Macho versus Metro

Macho versus Metro

This is era of the metrosexual. Androgyny is in. Beautiful men prevail in fashion
and in film. The days of the macho man are numbered.

At first glance, it seems as if this whole commotion about the quintessential
contemporary man: the ‘metrosexual’ is merely a marketing gimmick. A sales pitch to include men as a target market for health and beauty products. Today, we see men going to the salon instead of the barbershop. ‘Kikay’ kits for women now have a male counterpart in the tote bag.

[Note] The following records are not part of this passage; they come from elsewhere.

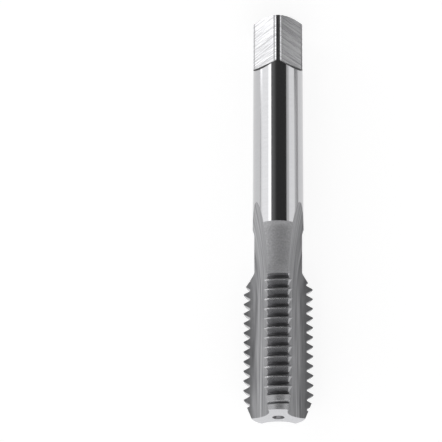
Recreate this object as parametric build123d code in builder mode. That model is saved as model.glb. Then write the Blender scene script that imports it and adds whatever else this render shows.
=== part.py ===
"""Hand tap, M12 x 1.75, finishing (bottoming) form with three straight flutes, all in millimetres.

Frame: the tool axis lies along Y. The origin is on the axis in the tip's end face, +Y points to the
driving square and +Z is up with the tap at rest on two of its lands. Angles round the axis are counted
from +Z towards +X, so one land and one corner of the square are uppermost.
"""
import os
from math import acos, cos, degrees, radians, sin, sqrt, tan

from build123d import *

# Overall form
TOTAL_LENGTH = 75.0
SHANK_RADIUS = 4.5
SHANK_START = 34.45
NECK_RADIUS = 4.2
NECK_END = 33.5
NECK_START = 26.4
NECK_FILLET = 1.0

# Metric thread, right-hand
PITCH = 1.75
MAJOR_RADIUS = 6.05
THREAD_DEPTH = 1.1
FLANK_HALF_ANGLE = 30.0
CREST_FLAT = 0.2
CREST_OFFSET = 0.23
LEAD_LENGTH = 2 * PITCH
TIP_RADIUS = 4.65
BACK_CONE_SLOPE = 0.62

# Flutes: a round-nosed groove that runs out on the circle of the grinding wheel
FLUTE_COUNT = 3
CORE_RADIUS = 2.4
FLUTE_RADIUS = 3.92
WHEEL_RADIUS = 75.0
FLUTE_END = 38.8

# Driving square
SQUARE_ACROSS_FLATS = 7.0
SQUARE_LENGTH = 10.25
SQUARE_RUNOUT = 1.15
SQUARE_EDGE_RADIUS = 0.8
END_FACE_RADIUS = 3.2
END_CHAMFER_LENGTH = 0.35

# Centre holes, 60 degrees
CENTRE_MOUTH_RADIUS = 1.05
CENTRE_PILOT_RADIUS = 0.45
CENTRE_PILOT_DEPTH = 0.9
CENTRE_HALF_ANGLE = 30.0

# Room past a surface that a cutter leaves
CLEAR = 1.0
THREAD_CLEAR = 0.1

# Angle swept by each cut of the thread, wider than a land
GROOVE_ARC = 64.0

# Worked out from the sizes above
ROOT_RADIUS = MAJOR_RADIUS - THREAD_DEPTH
FLUTE_CENTRE = CORE_RADIUS + FLUTE_RADIUS
FLUTE_DEPTH = SHANK_RADIUS - CORE_RADIUS
RUNOUT_LENGTH = sqrt(2 * WHEEL_RADIUS * FLUTE_DEPTH - FLUTE_DEPTH**2)
FLUTE_STRAIGHT = FLUTE_END - RUNOUT_LENGTH
RUNOUT_ANGLE = degrees(acos((WHEEL_RADIUS - FLUTE_DEPTH - CLEAR) / WHEEL_RADIUS))


def section_plane(angle: float, along: float) -> Plane:
    """Return the plane across the axis at `along`, with its local x pointing out at `angle`."""
    outward = Vector(sin(radians(angle)), 0, cos(radians(angle)))
    return Plane(origin=(0, along, 0), x_dir=outward, z_dir=(0, 1, 0))


def lengthwise_plane(angle: float) -> Plane:
    """Return the plane through the axis with local x pointing out at `angle` and local y along the axis."""
    outward = Vector(sin(radians(angle)), 0, cos(radians(angle)))
    return Plane(origin=(0, 0, 0), x_dir=outward, z_dir=outward.cross(Vector(0, 1, 0)))


def blank_outline() -> Sketch:
    """Draw half of the turned blank: radius across, distance from the tip along."""
    thread_end = NECK_START - (MAJOR_RADIUS - NECK_RADIUS) / BACK_CONE_SLOPE
    with BuildSketch(Plane.XY) as outline:
        with BuildLine():
            Polyline(
                (0, 0),
                (TIP_RADIUS, 0),
                (MAJOR_RADIUS, LEAD_LENGTH),
                (MAJOR_RADIUS, thread_end),
                (NECK_RADIUS, NECK_START),
                (NECK_RADIUS, NECK_END),
                (SHANK_RADIUS, SHANK_START),
                (SHANK_RADIUS, TOTAL_LENGTH - END_CHAMFER_LENGTH),
                (END_FACE_RADIUS, TOTAL_LENGTH),
                (0, TOTAL_LENGTH),
                close=True,
            )
        make_face()
        foot = outline.vertices().sort_by_distance((NECK_RADIUS, NECK_START, 0))[0]
        fillet(foot, NECK_FILLET)
    return outline.sketch


def centre_hole_outline(mouth: float, inward: float) -> Sketch:
    """Draw half of a centre hole whose mouth is at `mouth` and which goes `inward` (1 or -1) along Y."""
    cone_depth = (CENTRE_MOUTH_RADIUS - CENTRE_PILOT_RADIUS) / tan(radians(CENTRE_HALF_ANGLE))
    pilot_end = cone_depth + CENTRE_PILOT_DEPTH
    with BuildSketch(Plane.XY) as outline:
        with BuildLine():
            Polyline(
                (0, mouth),
                (CENTRE_MOUTH_RADIUS, mouth),
                (CENTRE_PILOT_RADIUS, mouth + inward * cone_depth),
                (CENTRE_PILOT_RADIUS, mouth + inward * pilot_end),
                (0, mouth + inward * (pilot_end + CENTRE_PILOT_RADIUS / 2)),
                close=True,
            )
        make_face()
    return outline.sketch


def thread_groove() -> Part:
    """Sweep the thread's groove along the stretch of helix that crosses one land, from +Z towards +X."""
    tan_flank = tan(radians(FLANK_HALF_ANGLE))
    outer_radius = MAJOR_RADIUS + THREAD_CLEAR
    root_half = (PITCH - CREST_FLAT) / 2 - THREAD_DEPTH * tan_flank
    outer_half = root_half + (THREAD_DEPTH + THREAD_CLEAR) * tan_flank
    with BuildPart() as groove:
        with BuildLine() as path:
            Helix(PITCH, PITCH * GROOVE_ARC / 360, ROOT_RADIUS, direction=(0, 1, 0))
        with BuildSketch(lengthwise_plane(0)):
            with BuildLine():
                Polyline(
                    (ROOT_RADIUS, -root_half),
                    (outer_radius, -outer_half),
                    (outer_radius, outer_half),
                    (ROOT_RADIUS, root_half),
                    close=True,
                )
            make_face()
        sweep(path=path.line, is_frenet=True)
    return groove.part


def groove_places() -> list[Location]:
    """Return where the groove crosses each land, from the tip to the back cone."""
    places = []
    for land in range(FLUTE_COUNT):
        start_angle = land * 360 / FLUTE_COUNT - GROOVE_ARC / 2
        first = CREST_OFFSET - 1.5 * PITCH + PITCH * (start_angle % 360) / 360
        turns = round((NECK_START - first) / PITCH)
        for turn in range(turns):
            places.append(Location((0, first + turn * PITCH, 0), (0, start_angle, 0)))
    return places


def is_square_edge(edge: Edge) -> bool:
    """Tell whether a straight edge is one of the eight along the square."""
    return edge.center().Y > TOTAL_LENGTH - SQUARE_LENGTH


groove_cutter = thread_groove()

with BuildPart() as thread_tap:
    # Turned blank with a centre hole in each end
    add(blank_outline())
    revolve(axis=Axis.Y)
    add(centre_hole_outline(0, 1))
    revolve(axis=Axis.Y, mode=Mode.SUBTRACT)
    add(centre_hole_outline(TOTAL_LENGTH, -1))
    revolve(axis=Axis.Y, mode=Mode.SUBTRACT)

    # Flutes, half way between the lands
    for index in range(FLUTE_COUNT):
        flute_angle = (index + 0.5) * 360 / FLUTE_COUNT
        plane = section_plane(flute_angle, FLUTE_STRAIGHT)
        wheel_axis = Axis((plane.origin + plane.x_dir * (CORE_RADIUS + WHEEL_RADIUS)), plane.y_dir)
        with BuildSketch(plane):
            with Locations((FLUTE_CENTRE, 0)):
                Circle(FLUTE_RADIUS)
        extrude(amount=-(FLUTE_STRAIGHT + CLEAR), mode=Mode.SUBTRACT)
        with BuildSketch(plane):
            with Locations((FLUTE_CENTRE, 0)):
                Circle(FLUTE_RADIUS)
        revolve(axis=wheel_axis, revolution_arc=RUNOUT_ANGLE, mode=Mode.SUBTRACT)

    # Thread, on the lands only
    with Locations(*groove_places()):
        add(groove_cutter, mode=Mode.SUBTRACT)

    # Driving square, one corner up
    square_start = TOTAL_LENGTH - SQUARE_LENGTH
    half_flats = SQUARE_ACROSS_FLATS / 2
    past_shank = SHANK_RADIUS + CLEAR
    slope = SQUARE_RUNOUT / (SHANK_RADIUS - half_flats)
    for index in range(4):
        with BuildSketch(lengthwise_plane(45 + 90 * index)):
            with BuildLine():
                Polyline(
                    (half_flats, square_start + SQUARE_RUNOUT),
                    (past_shank, square_start - CLEAR * slope),
                    (past_shank, TOTAL_LENGTH + CLEAR),
                    (half_flats, TOTAL_LENGTH + CLEAR),
                    close=True,
                )
            make_face()
        extrude(amount=SHANK_RADIUS, both=True, mode=Mode.SUBTRACT)
    corner_edges = thread_tap.edges().filter_by(Axis.Y).filter_by(is_square_edge)
    fillet(corner_edges, SQUARE_EDGE_RADIUS)

thread_tap.part.label = "thread_tap"
os.makedirs("parts", exist_ok=True)
export_step(thread_tap.part, "parts/thread_tap.step")
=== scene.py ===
"""Looks of an M12 hand tap: its finished mesh, its steels, and the studio that shows it."""
import logging
from dataclasses import dataclass, field
from enum import Enum, IntEnum
from math import acos, atan2, cos, pi, radians, sin, sqrt, tan

import bmesh
import bpy
from mathutils import Matrix, Vector


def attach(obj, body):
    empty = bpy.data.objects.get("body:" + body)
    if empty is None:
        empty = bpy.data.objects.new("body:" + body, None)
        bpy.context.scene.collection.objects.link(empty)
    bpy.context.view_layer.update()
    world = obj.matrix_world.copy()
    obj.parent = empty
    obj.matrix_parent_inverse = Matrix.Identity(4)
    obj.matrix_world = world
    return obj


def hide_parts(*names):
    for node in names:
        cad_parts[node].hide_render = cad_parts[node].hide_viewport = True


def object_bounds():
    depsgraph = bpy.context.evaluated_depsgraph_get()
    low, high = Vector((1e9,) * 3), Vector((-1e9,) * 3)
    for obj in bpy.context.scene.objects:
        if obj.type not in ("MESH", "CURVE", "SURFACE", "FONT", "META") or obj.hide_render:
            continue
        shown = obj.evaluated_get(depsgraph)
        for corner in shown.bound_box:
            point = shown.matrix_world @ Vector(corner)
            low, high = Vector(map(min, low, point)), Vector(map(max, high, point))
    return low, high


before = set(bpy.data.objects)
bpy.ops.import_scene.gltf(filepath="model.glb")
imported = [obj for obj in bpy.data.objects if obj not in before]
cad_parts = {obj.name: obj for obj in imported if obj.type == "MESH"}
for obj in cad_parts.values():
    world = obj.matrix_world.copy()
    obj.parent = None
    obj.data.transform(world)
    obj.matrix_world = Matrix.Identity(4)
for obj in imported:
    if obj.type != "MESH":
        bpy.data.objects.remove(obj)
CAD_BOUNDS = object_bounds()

LOG = logging.getLogger("thread_tap")
MILLIMETRE = 0.001
WHITE = "ffffff"

# Sockets that the Mix node tells apart only by number.
MIX_COLOUR_A = 6
MIX_COLOUR_B = 7
MIX_COLOUR_RESULT = 2
MIX_FLOAT_A = 2
MIX_FLOAT_B = 3
MIX_FLOAT_RESULT = 0

Point2 = tuple[float, float]
Point3 = tuple[float, float, float]


class Region(IntEnum):
    """The surfaces of the tap, in the order of its material slots."""

    SHANK = 0
    NECK = 1
    LAND = 2
    THREAD = 3
    ROOT = 4
    FLUTE = 5
    FLAT = 6
    FLAT_EDGE = 7
    HEEL = 8
    END_FACE = 9
    CENTRE_HOLE = 10


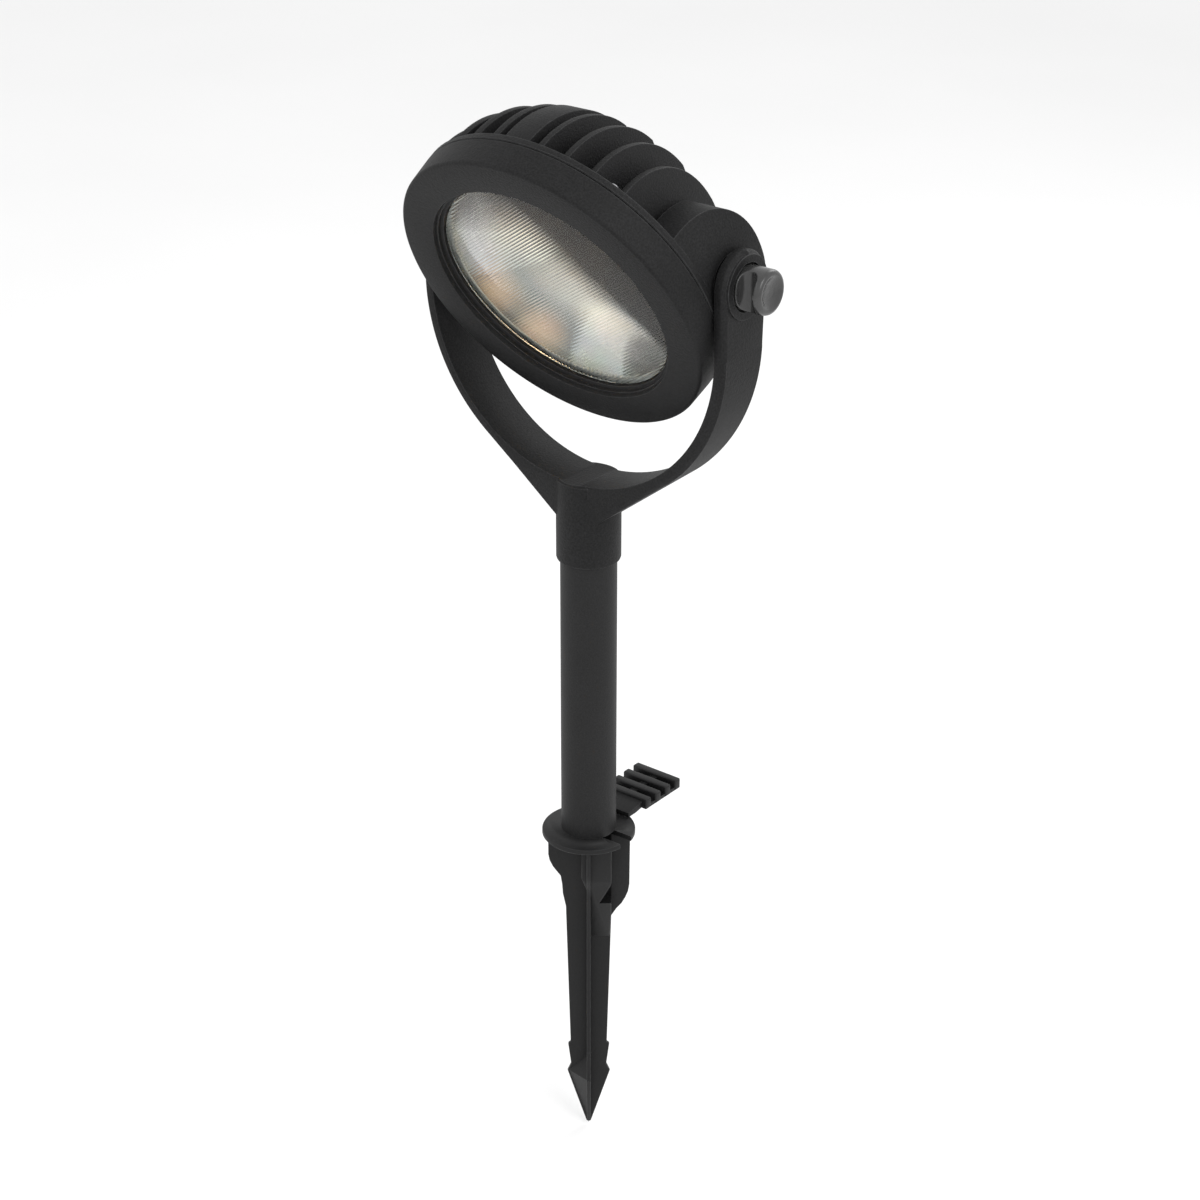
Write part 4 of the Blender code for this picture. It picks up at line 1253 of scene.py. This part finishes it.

But is this whole metrosexual craze as harmless as it seems? After all, it did not just change the way men look. With it comes a shift in the definition of manhood. Look around you. Television and movies typically portray men as either dumb, weak, self-centered, gay or women haters.

Male bashing is everywhere. It sells and it is politically correct—almost to the
point where being feminist means being anti-male. Being macho these days is almost like a crime against women. When in fact, the term simply meant being manly. It originally did not have the negative implications of womanizing, abuse and braggadocio.

Obviously, we have a lot of rethinking to do about what defines a man. I believe that my generation of women will not and should not put up as patiently with womanizing, abuse and braggadocio as our mothers perhaps did. But neither does the swing to the opposite end of the pendulum signal the emergence of a higher plane of manhood. It does very little to advance the feminist agenda of equal rights for women. Tearing men down is like tearing half of what forms the basic fabric of society.

If neither machismo nor metrosexuality are healthy definitions of manhood, what is? I honestly don’t know. That is a question so broad it would be impossible to answer in a single blog post. Plus, there is the obvious problem of me being a woman. Nevertheless, as a woman, I have a mouthful to say about what a manly man shouldn’t be like. Men, there is no need to be tough under the guise that boys don’t cry. Like my husband says — “Boys don’t cry. Real men do.” Women, don’t rant too much if your man isn’t as sensitive and vulnerable as you’d like him to be. His strength is part of what makes him a man.

Fathers, make room for sons who do not typify your own brands of manliness. Being different doesn’t exactly automatically mean being gay. Mothers, don’t fashion your sons to become like you. They’re male and different. Make way for male bonding. Your sons need it.

Husband, love your wives. Wives, respect your husbands.

It is not my intention to preach but I believe that true masculinity lies in
celebrating femininity. True masculinity does not mean minimizing or degrading femininity as in machismo. Neither can true masculinity emerge from simply becoming more feminine as in the metrosexual. I believe reclaiming manhood needs more than just a change in appearance but a shift in perspective.